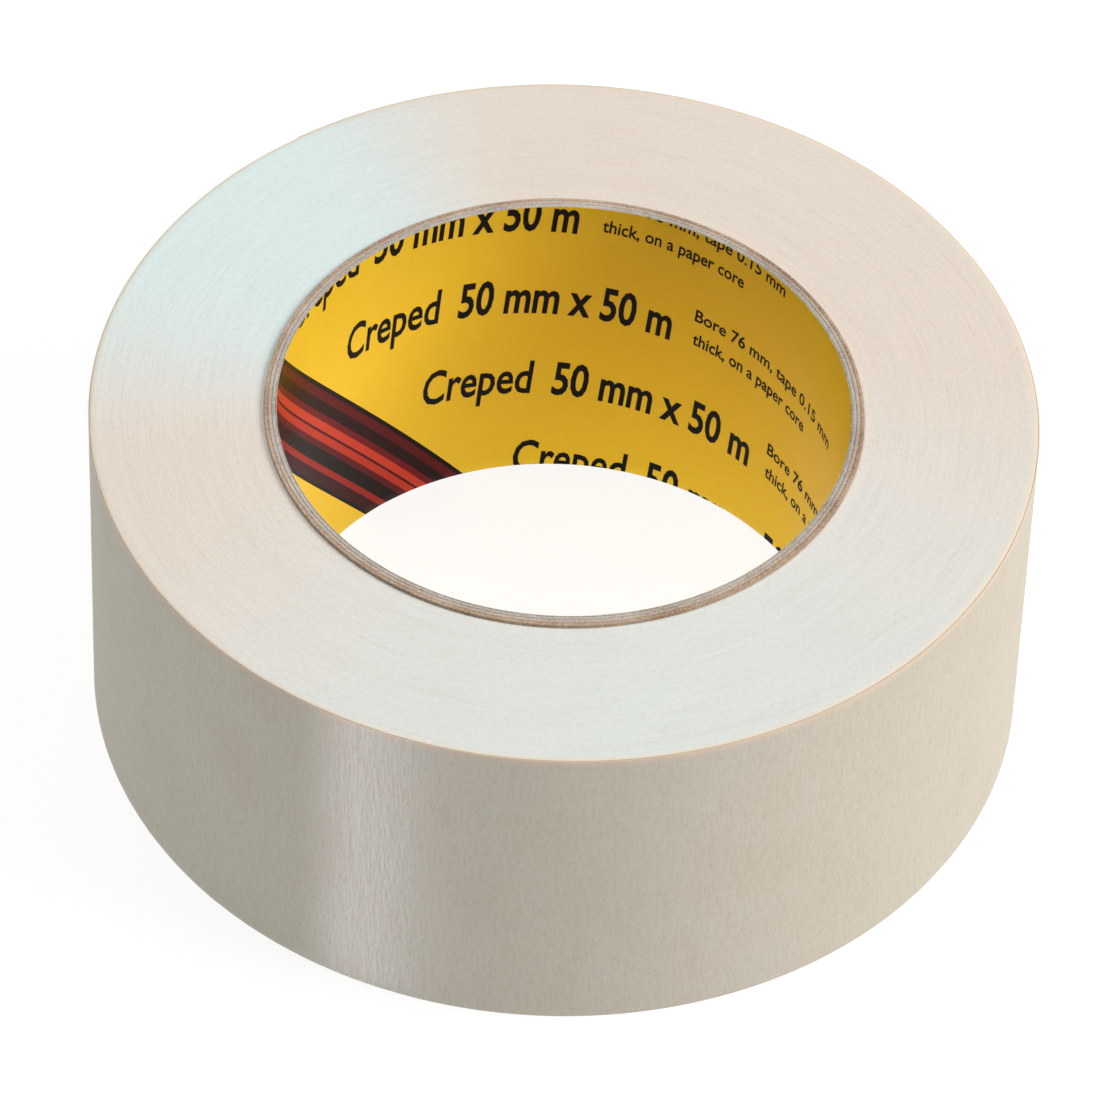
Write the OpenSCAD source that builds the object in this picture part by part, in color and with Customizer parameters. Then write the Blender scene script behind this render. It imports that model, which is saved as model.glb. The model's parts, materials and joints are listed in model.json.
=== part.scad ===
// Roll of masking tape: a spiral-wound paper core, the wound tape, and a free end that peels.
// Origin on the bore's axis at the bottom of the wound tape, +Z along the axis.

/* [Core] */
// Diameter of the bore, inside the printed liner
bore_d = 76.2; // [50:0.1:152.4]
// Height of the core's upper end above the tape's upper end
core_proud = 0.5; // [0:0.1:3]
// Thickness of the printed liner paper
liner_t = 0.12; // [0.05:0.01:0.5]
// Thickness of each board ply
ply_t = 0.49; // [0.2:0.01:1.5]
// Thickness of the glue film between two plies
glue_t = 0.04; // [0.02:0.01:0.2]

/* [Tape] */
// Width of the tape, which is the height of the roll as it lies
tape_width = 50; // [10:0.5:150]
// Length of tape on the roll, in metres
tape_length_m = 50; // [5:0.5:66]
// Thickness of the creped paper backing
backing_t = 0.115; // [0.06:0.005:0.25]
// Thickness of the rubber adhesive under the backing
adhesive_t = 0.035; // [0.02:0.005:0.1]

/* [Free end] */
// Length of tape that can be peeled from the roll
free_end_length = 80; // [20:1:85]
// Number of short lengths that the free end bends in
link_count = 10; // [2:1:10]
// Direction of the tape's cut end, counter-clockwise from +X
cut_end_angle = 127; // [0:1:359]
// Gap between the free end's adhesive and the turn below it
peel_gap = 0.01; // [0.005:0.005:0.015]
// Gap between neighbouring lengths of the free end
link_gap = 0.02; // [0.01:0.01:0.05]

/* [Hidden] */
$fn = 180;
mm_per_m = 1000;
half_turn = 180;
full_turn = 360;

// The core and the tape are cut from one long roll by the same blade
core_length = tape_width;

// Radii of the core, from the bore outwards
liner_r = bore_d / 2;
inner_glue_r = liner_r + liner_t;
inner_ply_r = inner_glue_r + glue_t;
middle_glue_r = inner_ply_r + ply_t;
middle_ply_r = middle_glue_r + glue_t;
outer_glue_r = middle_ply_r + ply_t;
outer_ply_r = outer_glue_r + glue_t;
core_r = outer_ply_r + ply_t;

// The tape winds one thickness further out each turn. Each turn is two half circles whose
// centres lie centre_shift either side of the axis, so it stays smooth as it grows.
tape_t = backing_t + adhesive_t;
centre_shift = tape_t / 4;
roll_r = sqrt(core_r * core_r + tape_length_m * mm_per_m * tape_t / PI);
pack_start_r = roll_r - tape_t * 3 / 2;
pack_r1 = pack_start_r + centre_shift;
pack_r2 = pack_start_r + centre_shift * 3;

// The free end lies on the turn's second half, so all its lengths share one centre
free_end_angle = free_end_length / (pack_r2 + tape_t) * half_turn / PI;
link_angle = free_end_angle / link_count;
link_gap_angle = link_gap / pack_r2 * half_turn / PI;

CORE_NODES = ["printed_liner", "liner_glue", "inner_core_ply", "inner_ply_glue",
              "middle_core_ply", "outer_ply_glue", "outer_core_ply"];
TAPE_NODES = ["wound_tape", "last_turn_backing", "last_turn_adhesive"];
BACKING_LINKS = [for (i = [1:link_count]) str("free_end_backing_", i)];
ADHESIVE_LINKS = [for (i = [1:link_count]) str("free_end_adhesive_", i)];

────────

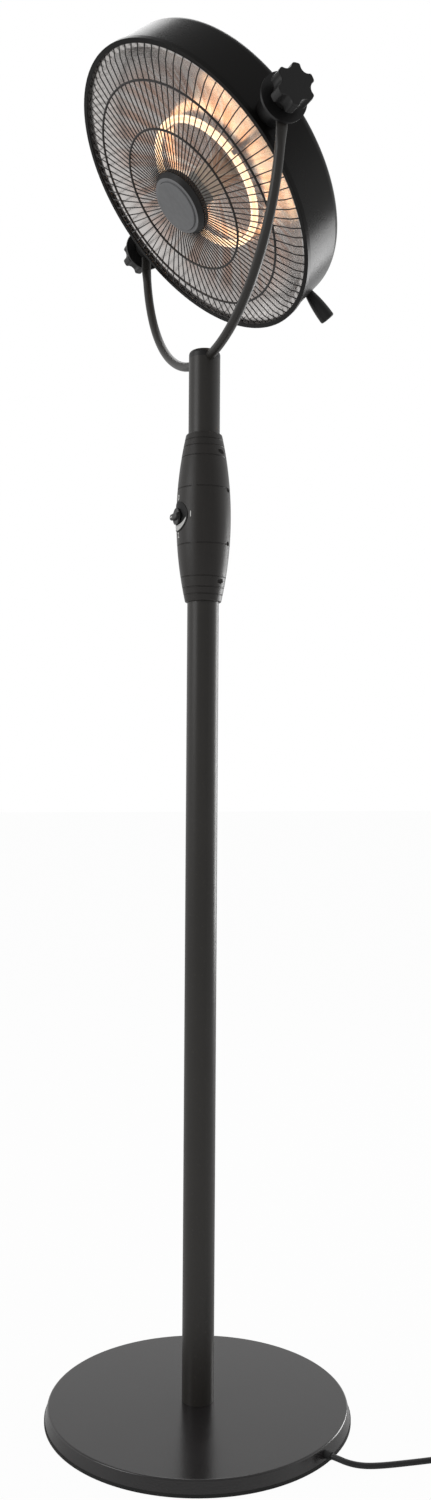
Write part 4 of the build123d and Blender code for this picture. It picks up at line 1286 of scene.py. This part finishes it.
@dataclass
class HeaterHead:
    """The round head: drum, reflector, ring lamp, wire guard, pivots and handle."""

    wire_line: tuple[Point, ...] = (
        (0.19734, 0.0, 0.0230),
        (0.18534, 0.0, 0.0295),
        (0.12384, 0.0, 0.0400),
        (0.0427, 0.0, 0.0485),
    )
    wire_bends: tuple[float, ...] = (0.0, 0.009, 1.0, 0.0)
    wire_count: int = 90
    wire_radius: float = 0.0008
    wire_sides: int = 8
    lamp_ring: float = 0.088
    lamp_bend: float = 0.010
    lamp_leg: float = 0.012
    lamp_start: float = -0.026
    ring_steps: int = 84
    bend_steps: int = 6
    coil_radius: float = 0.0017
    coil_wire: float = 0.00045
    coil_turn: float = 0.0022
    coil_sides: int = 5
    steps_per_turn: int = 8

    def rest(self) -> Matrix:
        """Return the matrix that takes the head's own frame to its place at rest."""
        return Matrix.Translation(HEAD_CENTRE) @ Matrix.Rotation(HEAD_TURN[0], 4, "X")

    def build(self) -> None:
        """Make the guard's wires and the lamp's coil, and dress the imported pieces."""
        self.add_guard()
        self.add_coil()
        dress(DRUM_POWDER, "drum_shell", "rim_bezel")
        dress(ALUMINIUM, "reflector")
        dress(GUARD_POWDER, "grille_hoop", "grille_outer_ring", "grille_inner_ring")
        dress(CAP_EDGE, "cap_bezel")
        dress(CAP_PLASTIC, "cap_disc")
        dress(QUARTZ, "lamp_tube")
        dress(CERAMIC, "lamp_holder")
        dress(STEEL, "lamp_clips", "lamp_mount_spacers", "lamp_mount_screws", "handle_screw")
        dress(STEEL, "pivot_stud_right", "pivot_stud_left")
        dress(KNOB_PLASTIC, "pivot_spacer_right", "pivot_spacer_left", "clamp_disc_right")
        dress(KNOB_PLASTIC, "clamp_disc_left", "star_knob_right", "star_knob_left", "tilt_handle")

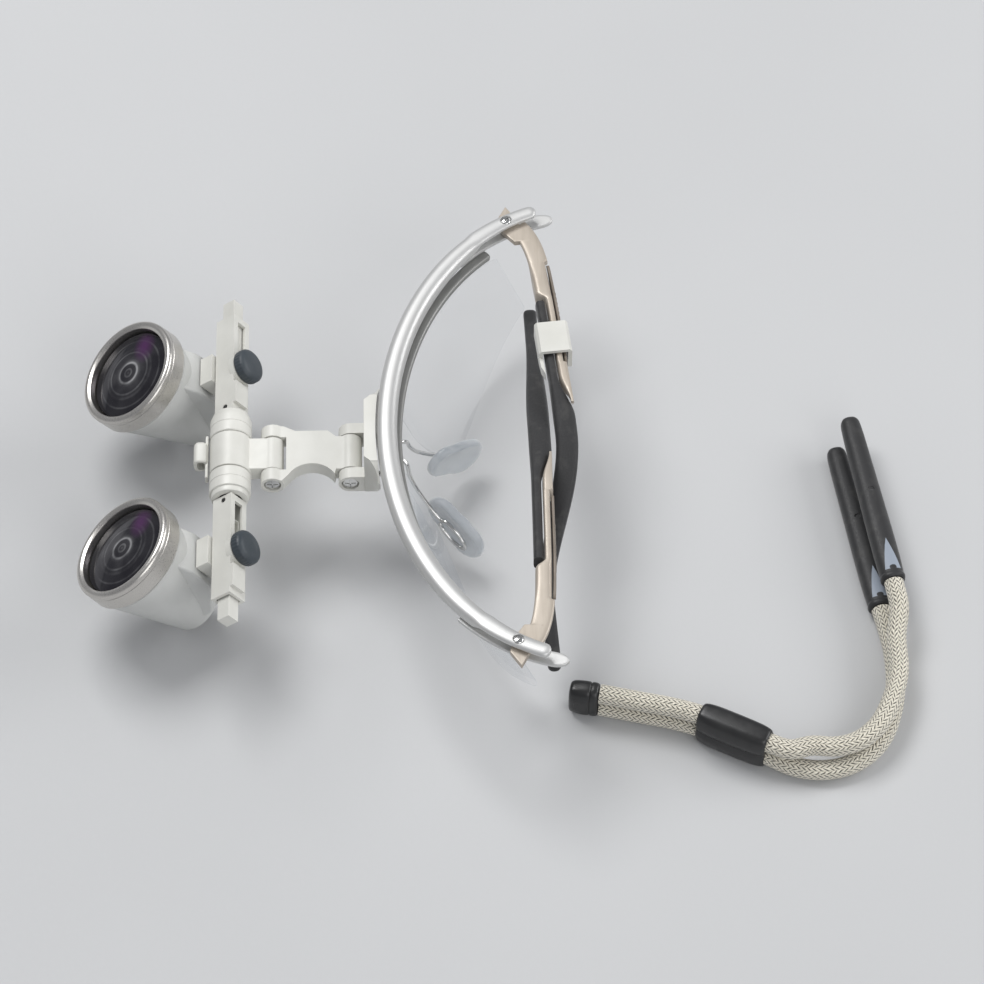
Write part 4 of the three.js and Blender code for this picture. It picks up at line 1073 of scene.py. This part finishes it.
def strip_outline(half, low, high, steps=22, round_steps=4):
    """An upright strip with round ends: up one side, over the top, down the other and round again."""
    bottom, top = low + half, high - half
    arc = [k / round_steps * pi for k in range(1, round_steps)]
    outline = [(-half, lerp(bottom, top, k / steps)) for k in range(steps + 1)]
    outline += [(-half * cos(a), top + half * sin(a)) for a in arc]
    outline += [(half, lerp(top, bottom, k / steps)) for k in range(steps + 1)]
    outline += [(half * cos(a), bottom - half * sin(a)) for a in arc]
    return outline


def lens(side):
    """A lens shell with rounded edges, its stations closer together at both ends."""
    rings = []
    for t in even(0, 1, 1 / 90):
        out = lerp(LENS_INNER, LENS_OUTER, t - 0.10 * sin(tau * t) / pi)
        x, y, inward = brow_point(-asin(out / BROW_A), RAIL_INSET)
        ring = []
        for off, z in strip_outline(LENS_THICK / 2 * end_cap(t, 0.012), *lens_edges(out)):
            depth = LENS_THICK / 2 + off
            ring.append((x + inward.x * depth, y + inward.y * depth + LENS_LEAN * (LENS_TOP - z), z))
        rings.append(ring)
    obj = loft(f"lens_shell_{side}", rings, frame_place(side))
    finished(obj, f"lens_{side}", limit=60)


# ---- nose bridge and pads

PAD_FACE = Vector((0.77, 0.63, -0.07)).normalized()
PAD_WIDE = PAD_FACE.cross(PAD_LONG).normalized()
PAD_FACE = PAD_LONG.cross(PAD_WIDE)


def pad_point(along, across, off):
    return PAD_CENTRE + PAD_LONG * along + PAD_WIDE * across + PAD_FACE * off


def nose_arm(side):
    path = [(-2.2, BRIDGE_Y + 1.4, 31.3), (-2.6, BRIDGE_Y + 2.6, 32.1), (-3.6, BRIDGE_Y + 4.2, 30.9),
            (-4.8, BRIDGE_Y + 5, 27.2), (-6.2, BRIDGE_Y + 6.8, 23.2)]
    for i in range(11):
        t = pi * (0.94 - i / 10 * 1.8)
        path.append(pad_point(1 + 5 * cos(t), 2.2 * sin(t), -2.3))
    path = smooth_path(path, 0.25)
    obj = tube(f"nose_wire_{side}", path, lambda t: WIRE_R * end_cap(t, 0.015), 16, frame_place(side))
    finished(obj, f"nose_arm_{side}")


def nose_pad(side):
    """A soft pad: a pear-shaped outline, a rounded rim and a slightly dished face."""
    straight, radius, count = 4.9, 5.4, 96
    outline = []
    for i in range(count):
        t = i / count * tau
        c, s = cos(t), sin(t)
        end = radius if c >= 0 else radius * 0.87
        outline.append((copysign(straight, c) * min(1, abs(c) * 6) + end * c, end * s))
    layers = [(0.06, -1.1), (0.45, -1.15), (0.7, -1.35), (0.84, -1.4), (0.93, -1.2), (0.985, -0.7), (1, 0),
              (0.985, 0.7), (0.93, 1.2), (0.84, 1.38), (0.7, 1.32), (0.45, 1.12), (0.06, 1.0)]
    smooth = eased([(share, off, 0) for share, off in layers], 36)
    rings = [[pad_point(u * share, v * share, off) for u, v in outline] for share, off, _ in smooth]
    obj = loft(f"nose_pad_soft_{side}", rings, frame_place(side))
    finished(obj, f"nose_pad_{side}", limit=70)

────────

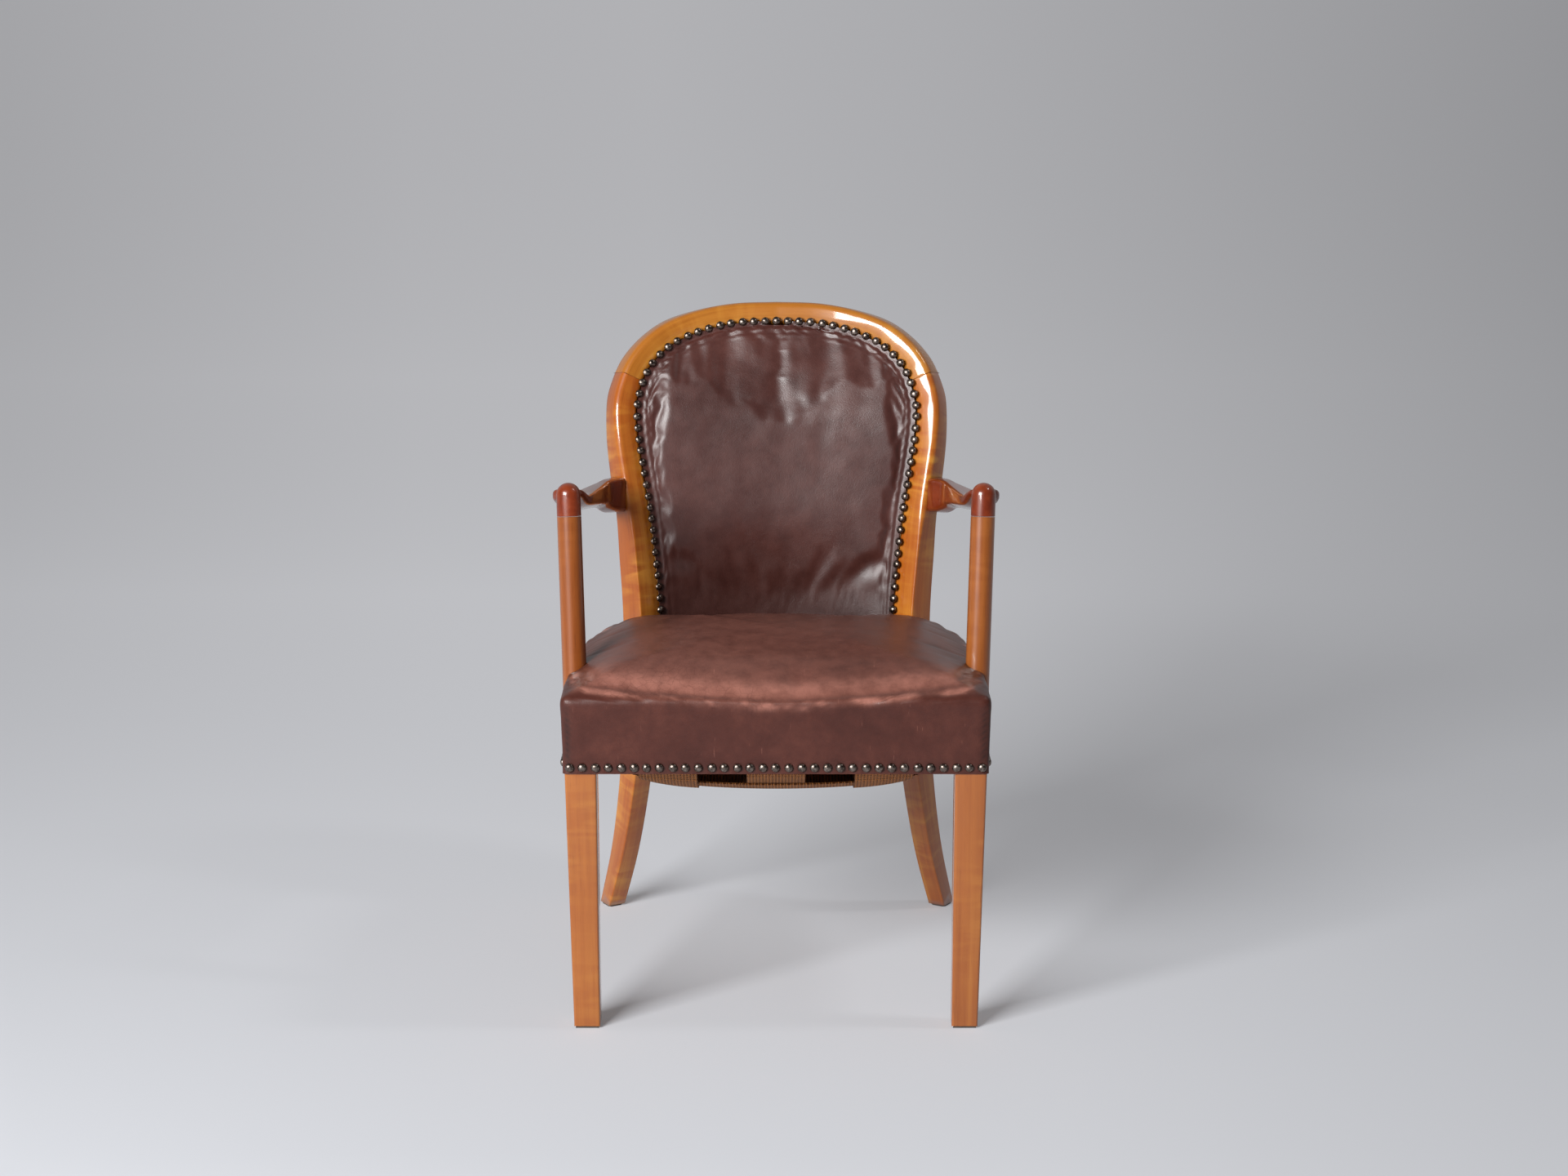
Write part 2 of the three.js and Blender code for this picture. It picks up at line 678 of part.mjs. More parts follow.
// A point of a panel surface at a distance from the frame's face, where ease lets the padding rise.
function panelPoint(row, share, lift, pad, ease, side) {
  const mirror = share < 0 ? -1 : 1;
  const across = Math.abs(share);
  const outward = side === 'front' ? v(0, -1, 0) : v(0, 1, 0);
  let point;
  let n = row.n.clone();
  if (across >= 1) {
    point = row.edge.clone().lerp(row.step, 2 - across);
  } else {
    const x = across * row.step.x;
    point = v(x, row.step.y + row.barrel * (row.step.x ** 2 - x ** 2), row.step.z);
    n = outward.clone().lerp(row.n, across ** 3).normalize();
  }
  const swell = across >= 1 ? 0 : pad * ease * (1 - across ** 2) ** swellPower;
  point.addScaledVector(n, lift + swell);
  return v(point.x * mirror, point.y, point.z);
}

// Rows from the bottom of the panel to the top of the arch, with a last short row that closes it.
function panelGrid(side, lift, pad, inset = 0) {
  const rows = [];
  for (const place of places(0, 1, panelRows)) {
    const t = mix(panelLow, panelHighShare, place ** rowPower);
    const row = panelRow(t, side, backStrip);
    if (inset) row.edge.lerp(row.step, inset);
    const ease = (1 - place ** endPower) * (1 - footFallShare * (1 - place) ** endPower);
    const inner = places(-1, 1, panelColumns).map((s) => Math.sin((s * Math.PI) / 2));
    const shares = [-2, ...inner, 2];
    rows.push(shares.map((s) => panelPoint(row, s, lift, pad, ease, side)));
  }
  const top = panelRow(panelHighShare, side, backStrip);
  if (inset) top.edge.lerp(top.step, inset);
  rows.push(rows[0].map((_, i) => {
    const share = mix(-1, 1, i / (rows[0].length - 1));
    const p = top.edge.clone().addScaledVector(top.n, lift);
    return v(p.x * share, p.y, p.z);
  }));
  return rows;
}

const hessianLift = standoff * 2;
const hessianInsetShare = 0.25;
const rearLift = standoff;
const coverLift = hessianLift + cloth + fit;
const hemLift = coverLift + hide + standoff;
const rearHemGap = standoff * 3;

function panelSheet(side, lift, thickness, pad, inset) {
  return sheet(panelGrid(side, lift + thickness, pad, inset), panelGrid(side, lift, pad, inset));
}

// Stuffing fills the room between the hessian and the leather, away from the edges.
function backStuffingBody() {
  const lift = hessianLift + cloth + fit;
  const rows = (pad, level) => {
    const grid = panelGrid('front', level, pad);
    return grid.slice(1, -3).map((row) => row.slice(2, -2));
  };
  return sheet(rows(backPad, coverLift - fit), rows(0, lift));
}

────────

Problem description => From the listing above, output exactly the run of lines that starts with the line containing "Write the OpenSCAD" and ends with the line containing "along the axis.".

Complete output =>
Write the OpenSCAD source that builds the object in this picture part by part, in color and with Customizer parameters. Then write the Blender scene script behind this render. It imports that model, which is saved as model.glb. The model's parts, materials and joints are listed in model.json.
=== part.scad ===
// Roll of masking tape: a spiral-wound paper core, the wound tape, and a free end that peels.
// Origin on the bore's axis at the bottom of the wound tape, +Z along the axis.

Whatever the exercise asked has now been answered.